El apoyo incondicional de verdadero Editante hizo que Franco Maria Ricci se empeñara en cuajar un hermoso libro sobre el pintor de pueblo, guanajuatense autodidacta, Hermenegildo Bustos, cuyo nombre parecía clonarlo con Archimboldos y Bocherinnis. Con inmensa generosidad, Ricci incluyó unos párrafos míos en un Índice de postín: Italo Calvino, Octavio Paz y mi maestro Luis González y González, impresos en tipografía Bodoni sobre papel azul Fabriano, entre sedas negras y letras de oro como tesoro asegurado de bibliotecas distinguidas y colecciones de lujo, como guinda a lo mucho que Ricci amó México y lo mucho que hizo por la divulgación de más de 30 siglos de maravilla mexicana. Hace unos años, México tuvo ocasión de rendirle homenaje en su último viaje a la otrora región más transparente del aire en una emotiva ceremonia donde le habló de afectos y admiraciones Diego García Elío a nombre de tanto bibliófilo, lector, editor y editante que le deben tanto a Ricci.

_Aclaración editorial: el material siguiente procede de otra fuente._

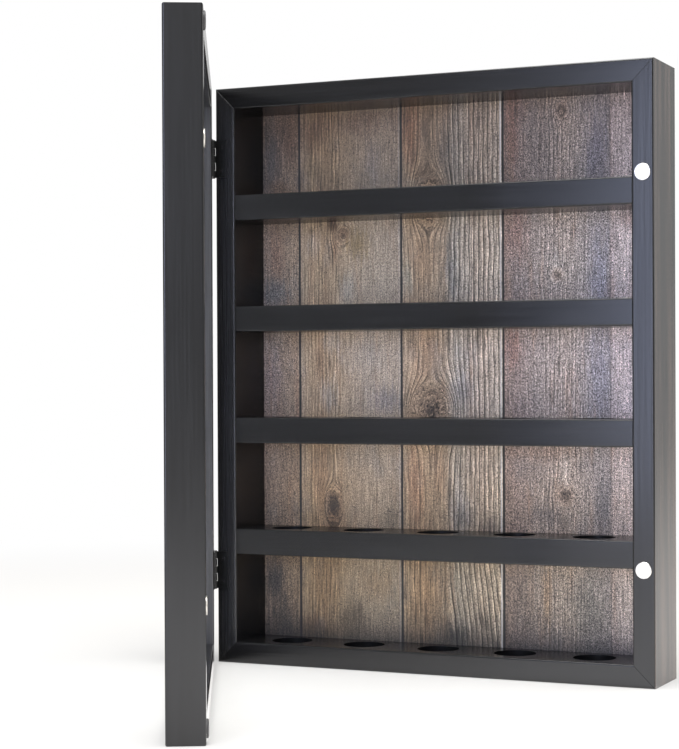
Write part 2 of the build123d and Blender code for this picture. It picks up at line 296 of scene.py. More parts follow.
class Graph:
    """The nodes of one material or world, with short calls to add and join them."""

    def __init__(self, owner):
        owner.use_nodes = True
        self.owner = owner
        self.tree = owner.node_tree
        self.tree.nodes.clear()

    def node(self, kind, inputs=(), **settings):
        """Adds a node. Inputs pair a socket's name or number with a value or an output."""
        node = self.tree.nodes.new(kind)
        for name, value in settings.items():
            setattr(node, name, value)
        for place, value in dict(inputs).items():
            if isinstance(value, bpy.types.NodeSocket):
                self.tree.links.new(value, node.inputs[place])
            else:
                node.inputs[place].default_value = value
        return node

    def math(self, operation, *values, clamp=False):
        settings = {"operation": operation, "use_clamp": clamp}
        return self.node("ShaderNodeMath", enumerate(values), **settings).outputs[0]

    def add(self, a, b):
        return self.math("ADD", a, b)

    def subtract(self, a, b):
        return self.math("SUBTRACT", a, b)

    def multiply(self, a, b):
        return self.math("MULTIPLY", a, b)

    def apart(self, a, b):
        return self.math("ABSOLUTE", self.subtract(a, b))

    def place(self, vector, location=(0, 0, 0), scale=(1, 1, 1), rotation=(0, 0, 0)):
        inputs = {"Vector": vector, "Location": location, "Scale": scale, "Rotation": rotation}
        return self.node("ShaderNodeMapping", inputs).outputs[0]

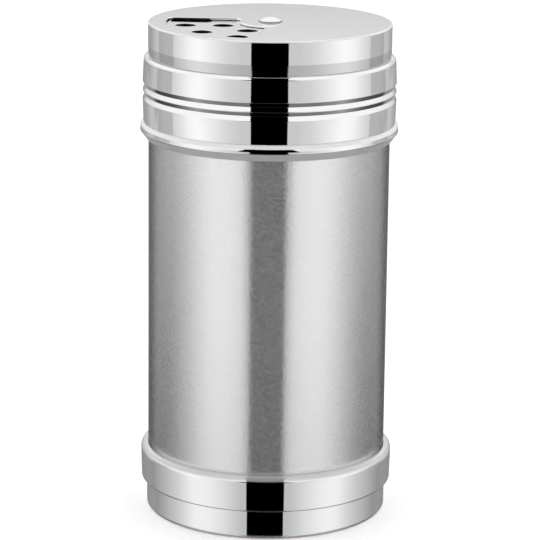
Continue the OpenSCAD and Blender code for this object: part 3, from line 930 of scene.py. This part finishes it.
finish_piece(rivet, "pivot", ["pivot_rivet"])

# %% Washers
WASHER_R, WASHER_BEND, SPRING_SHEET = 5.0, 0.1, 0.3
spring = turned("spring_washer_mill", [Vector(p) for p in (
    (HOLE_R, WASHER_Z), (WASHER_R, SPRING_Z - SPRING_SHEET), (WASHER_R, SPRING_Z),
    (HOLE_R, WASHER_Z + SPRING_SHEET))], plain)
finish_piece(spring, "pivot", ["spring_washer"])
washer = turned("rivet_washer_mill", ring_section(HOLE_R, TAIL_Z, WASHER_R, WASHER_Z,
                                                  WASHER_BEND, start=0.2), plain)
finish_piece(washer, "pivot", ["rivet_washer"])

# %% [markdown]
# ## Punched plates with Geometry Nodes
# The insert is a hat whose flat top is perforated, and the cap has a fan-shaped window. A boolean
# cut would leave ragged shading on a mirror, so the plate is woven instead: rows of circles and
# the fan outlines are filled as one flat face, and a small rolled profile is swept along each of
# them to make the punched rim. The rim's upright face gets a dull torn finish, because a punch
# doesn't polish what it cuts. On the insert that face is painted nearly black as a painted shade
# for the dark inside of the openings. On the cap it is painted black as a painted shade on its
# left part, which lies over the pour opening at rest. A row of holes is a rule of its own: how
# many, at which radius, round which direction, how far apart.

# %% A row of holes
tree = hole_row = bpy.data.node_groups.new("row of holes", "GeometryNodeTree")
add_sockets(tree, "OUTPUT", [("Curves", "Geometry")])
add_sockets(tree, "INPUT", [("Count", "Int"), ("Row radius", "Float"), ("Direction", "Float"),
                            ("Step", "Float"), ("Hole radius", "Float"), ("Resolution", "Int")])
given = add(tree, "NodeGroupInput").outputs
index = geo(tree, "InputIndex")
middle = maths(tree, "DIVIDE", maths(tree, "SUBTRACT", given["Count"], 1.0), 2.0)
angle = maths(tree, "MULTIPLY_ADD", maths(tree, "SUBTRACT", index, middle), given["Step"],
              given["Direction"])
spot = vector(tree, maths(tree, "MULTIPLY", given["Row radius"], maths(tree, "COSINE", angle)),
              maths(tree, "MULTIPLY", given["Row radius"], maths(tree, "SINE", angle)))
points = geo(tree, "Points", {"Count": given["Count"], "Position": spot})
ring = geo(tree, "CurvePrimitiveCircle", {
    "Resolution": given["Resolution"], "Radius": given["Hole radius"]})
rings = geo(tree, "InstanceOnPoints", {"Points": points, "Instance": ring})
real = geo(tree, "RealizeInstances", [rings])
add(tree, "NodeGroupOutput", [real])
print("row of holes:", len(tree.nodes), "nodes")

# %% The parts of a punched plate
LARGE_HOLE_R, LARGE_HOLE_STEPS, SMALL_HOLE_STEPS = 2, 72, 40
UPPER_CORNERS, FILLET_STEPS, UPRIGHT_BELOW = 2, 5, 0.35


def join(tree, *parts):
    """Several geometries as one, in the order given."""
    node = add(tree, "GeometryNodeJoinGeometry")
    for part in parts:
        tree.links.new(part, node.inputs[0])
    return node.outputs[0]


def shifted(tree, geometry, place):
    """The geometry moved by a vector."""
    return geo(tree, "Transform", {"Geometry": geometry, "Translation": place})


def opening_curves(tree, given, rows):
    """The outlines of the fan and of each row of holes, all wider by the rim's margin."""
    curves = [add(tree, "GeometryNodeObjectInfo", {
        "Object": given["Openings"]}).outputs["Geometry"]]
    for count, row_radius, direction, step, hole_radius in rows:
        curves.append(geo(tree, "Group", {
            "Count": count, "Row radius": row_radius * MM,
            "Direction": math.radians(direction), "Step": math.radians(step),
            "Hole radius": maths(tree, "ADD", given["Margin"], hole_radius * MM),
            "Resolution": LARGE_HOLE_STEPS if hole_radius > LARGE_HOLE_R else SMALL_HOLE_STEPS,
        }, node_tree=hole_row))
    return join(tree, *curves)


def flat_face(tree, given, curves):
    """The face between the plate's edge and its openings."""
    edge_circle = geo(tree, "CurvePrimitiveCircle", {
        "Resolution": given["Segments"], "Radius": given["Plate radius"]})
    outlines = join(tree, edge_circle, curves)
    return geo(tree, "FillCurve", {"Curve": outlines})


def rim_profile(tree, given):
    """The rim's section: over the edge, down the cut with its burr, and back below. Its two
    upper corners get the rim's rounding, the two lower ones the smaller one."""
    reach = maths(tree, "MULTIPLY", given["Margin"], -1.0)
    low_edge = maths(tree, "ADD", given["Sheet"], given["Burr"])
    corners = [vector(tree, *values) for values in (
        (0.0, 0.0, 0.0), (reach, 0.0, 0.0), (reach, low_edge, 0.0), (0.0, given["Sheet"], 0.0))]
    profile = geo(tree, "CurvePrimitiveQuadrilateral", {
        f"Point {i + 1}": corner for i, corner in enumerate(corners)}, mode="POINTS")
    profile = geo(tree, "SetSplineCyclic", {"Geometry": profile, "Cyclic": False})
    index = geo(tree, "InputIndex")
    is_upper = maths(tree, "LESS_THAN", index, UPPER_CORNERS - 0.5)
    rounding = blend(tree, is_upper, given["Under rounding"], given["Rim rounding"])
    return geo(tree, "FilletCurve", {
        "Curve": profile, "Count": FILLET_STEPS, "Radius": rounding}, mode="POLY")


# %% The punched plate
def plate_tree(name, rows):
    """A tree that closes a turned wall with a plate. The rows of holes are (count, row radius,
    direction, step, hole radius) in millimetres and degrees."""
    tree = new_tree(name, [
        ("Openings", "Object"), ("Plate radius", "Float"), ("Segments", "Int"), ("Top", "Float"),
        ("Sheet", "Float"), ("Rim rounding", "Float"), ("Under rounding", "Float"),
        ("Burr", "Float"), ("Margin", "Float"), ("Material", "Material"),
        ("Cut edge", "Material")])
    given = add(tree, "NodeGroupInput").outputs
    raised = vector(tree, 0.0, 0.0, given["Top"])
    lowered = vector(tree, 0.0, 0.0, maths(tree, "ADD", given["Top"],
                                           maths(tree, "MULTIPLY", given["Sheet"], -1.0)))
    curves = opening_curves(tree, given, rows)
    face = flat_face(tree, given, curves)
    flat_curves = geo(tree, "SetCurveNormal", {"Curve": curves}, mode="Z_UP")
    rims = geo(tree, "CurveToMesh", {
        "Curve": flat_curves, "Profile Curve": rim_profile(tree, given)})
    marked = add(tree, "GeometryNodeCaptureAttribute", {
        "Geometry": shifted(tree, rims, raised)}, domain="FACE")
    marked.capture_items.new("BOOLEAN", "rim")
    marked.inputs[1].default_value = True
    parts = join(tree, given["Geometry"], shifted(tree, face, raised),
                 shifted(tree, face, lowered), marked.outputs[0])
    normal = geo(tree, "InputNormal")
    up = maths(tree, "ABSOLUTE", add(tree, "ShaderNodeSeparateXYZ", [normal]).outputs[2])
    upright = out(tree, "FunctionNodeCompare", {"A": up, "B": UPRIGHT_BELOW}, operation="LESS_THAN")
    torn = out(tree, "FunctionNodeBooleanMath", [marked.outputs[1], upright], operation="AND")
    close_tree(tree, parts, given["Material"], given["Cut edge"], torn)
    return tree


# %% [markdown]
# ## Fan-shaped openings
# The cap's window and the insert's pour opening are fans between two circles and two straight
# edges, with rounded corners. An edge may run beside the axis instead of through it, as the
# window's far edge does. They could be drawn by hand with curve handles, but worked out from radii
# and directions they stay true to the rows of holes. The outline is laid outside the real opening
# by the rim's margin, and goes to the plate tree as a curve.

# %% Fan outlines
CORNER_STEPS, OUTER_STEPS, INNER_STEPS = 10, 60, 30


def distinct(line):
    """The closed line without points that two arcs share."""
    return [p for i, p in enumerate(line) if (p - line[i - 1]).length > SAME_POINT]


def polar(radius, degrees):
    """The point at that radius and direction."""
    return Vector((math.cos(math.radians(degrees)), math.sin(math.radians(degrees)))) * radius


def arc(centre, radius, start, end, count):
    """Points of an arc about a centre, from one direction to another."""
    return [centre + polar(radius, start + (end - start) * i / count) for i in range(count + 1)]


def fan(r0, r1, a0, side0, a1, side1, q):
    """Corner points of a fan between the radii r0 and r1 and the directions a0 and a1. Each
    straight edge runs beside the axis by its side distance, and q rounds the corners."""
    v0, v1 = q - side0, q - side1
    low0, high0 = (math.degrees(math.asin(v0 / r)) for r in (r0 + q, r1 - q))
    low1, high1 = (math.degrees(math.asin(v1 / r)) for r in (r0 + q, r1 - q))
    zero = Vector((0, 0))
    return distinct(
        arc(polar(r1 - q, a0 + high0), q, a0 - 90, a0 + high0, CORNER_STEPS)
        + arc(zero, r1, a0 + high0, a1 - high1, OUTER_STEPS)
        + arc(polar(r1 - q, a1 - high1), q, a1 - high1, a1 + 90, CORNER_STEPS)
        + arc(polar(r0 + q, a1 - low1), q, a1 + 90, a1 - low1 + 180, CORNER_STEPS)
        + arc(zero, r0, a1 - low1, a0 + low0, INNER_STEPS)
        + arc(polar(r0 + q, a0 + low0), q, a0 + low0 + 180, a0 + 270, CORNER_STEPS))


# %% Fitting a plate
RIM_ROUND, UNDER_ROUND, RIM_FLAT = 0.25, 0.08, 0.04
MARGIN = RIM_ROUND + RIM_FLAT


def fan_curve(name, r0, r1, a0, side0, a1, side1, q):
    """The fan widened by the rim's margin, as a closed curve object."""
    m = MARGIN
    points = fan(r0 - m, r1 + m, a0, side0 + m, a1, side1 + m, q + m)
    data = bpy.data.curves.new(name, "CURVE")
    data.dimensions = "3D"
    spline = data.splines.new("POLY")
    spline.points.add(len(points) - 1)
    for point, place in zip(spline.points, points):
        point.co = (place.x * MM, place.y * MM, 0, 1)
    spline.use_cyclic_u = True
    print(f"{name}: {len(points)} points")
    return bpy.data.objects.new(name, data)


def plated(piece, tree, opening, plate_radius, top, burr, material, edge):
    """Adds the punched plate to a turned wall. The burr is how far the punch drew the openings'
    edge down."""
    modifier = piece.modifiers.new("plate", "NODES")
    modifier.node_group = tree
    set_inputs(modifier, {
        "Openings": opening, "Plate radius": plate_radius * MM, "Segments": SEGMENTS,
        "Top": top * MM, "Sheet": LID_SHEET * MM, "Rim rounding": RIM_ROUND * MM,
        "Under rounding": UNDER_ROUND * MM, "Burr": burr * MM, "Margin": MARGIN * MM,
        "Material": material, "Cut edge": edge})


# %% [markdown]
# ## Sieve insert and turning cap
# The insert carries five large holes, three rows of fine ones and the pour opening. The cap nests
# over it, and its window shows one group at a time. Neither tree alone makes such a shell, so each
# is made in two steps: its wall is turned as far as the flat top, and the plate tree closes it.

# %% Insert
HAT_FLANGE_R, HAT_BEND, INSERT_PLATE_R = 30.25, 0.5, 28.5
HAT_LOW_Z = FLANGE_Z + LID_SHEET
SPRINKLE_R, SPRINKLE_AT, FINE_R, FINE_AT, FINE_STEP = 2.6, 218, 1.2, 40, 22
RIVET_HOLE = (1, 0.0, 0, 0, HOLE_R)
INSERT_ROWS = [
    (3, 21.0, SPRINKLE_AT, 30, SPRINKLE_R), (2, 11.9, SPRINKLE_AT, 48, SPRINKLE_R),
    (2, 11.9, FINE_AT, FINE_STEP, FINE_R), (3, 16.45, FINE_AT, FINE_STEP, FINE_R),
    (4, 21.0, FINE_AT, FINE_STEP, FINE_R), RIVET_HOLE]
hat_line = bent([(HAT_FLANGE_R, HAT_LOW_Z, 0), (HAT_R, HAT_LOW_Z, TIGHT),
                 (HAT_R, PLATE_Z, HAT_BEND), (INSERT_PLATE_R, PLATE_Z, 0)])
insert = turned("sieve_insert_polished", sheet(hat_line, LID_SHEET, round_last=False),
                sieve_steel, closed=False)
pour_opening = fan_curve("pour opening", r0=15, r1=25, a0=100, side0=0, a1=176, side1=0, q=1.4)
plated(insert, plate_tree("perforated plate", INSERT_ROWS), pour_opening, INSERT_PLATE_R,
       PLATE_Z, 0.0, sieve_steel, hole_edge_shade)
finish_piece(insert, "lid", ["sieve_insert"])

# %% Cap
CAP_R, CAP_HEM_R, CAP_PLATE_R, CAP_BEND, BURR = 30.1, 30.0, 29.6, 0.41, 0.12
cap_line = bent([(CAP_HEM_R, SHOULDER_Z + FINE_GAP, 0), (CAP_R, HEM_TOP_Z, 0),
                 (CAP_R, CAP_TOP, CAP_BEND), (CAP_PLATE_R, CAP_TOP, 0)])
cap = turned("turning_cap_polished", sheet(cap_line, LID_SHEET, round_last=False), cap_steel,
             closed=False)
window = fan_curve("window", r0=7.6, r1=25.6, a0=177, side0=3.8, a1=262, side1=0, q=1.4)
plated(cap, plate_tree("windowed plate", [RIVET_HOLE]), window, CAP_PLATE_R, CAP_TOP, BURR,
       cap_steel, cut)
finish_piece(cap, "cap", ["turning_cap"])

Quizá no haya un solo paisaje de Italia que no sea metáfora palpable de la belleza y es muy probable que toda escultura de blanco mármol en París o cada piedra porosa de cultura Olmeca encierre una traducción particular de lo que significa Belleza. Consta que la palabra se escucha mejor y de manteles largos cuando se pronuncia en italiano y así, es probable que las más bellas ediciones del mundo se sueñen deletreadas en tipografía de Bodoni o en mancha de tinta de Aldo Manuzio y sí, suena en el aire la voz invisible del Dante y la cúpula de Brunelescchi y toda la pintura fotografiada sobre un fondo negro y tanta fantástica literatura que se va hilando sobre el paño de un perfume que podría confirmar que la belleza es fugaz… la belleza inasible que se intuye en una lágrima de acuarela o el destello de una estatua supuestamente inmóvil y en el misterio de un laberinto infinito. Quizá por ello, las siglas de Franco María Ricci que dieron sello a su obra —cada uno de los números de su revista y cada uno de los maravillosos libros de su sello editorial—, repito: quizá por eso, esas siglas FMR, pronunciadas en francés honran a lo efímero.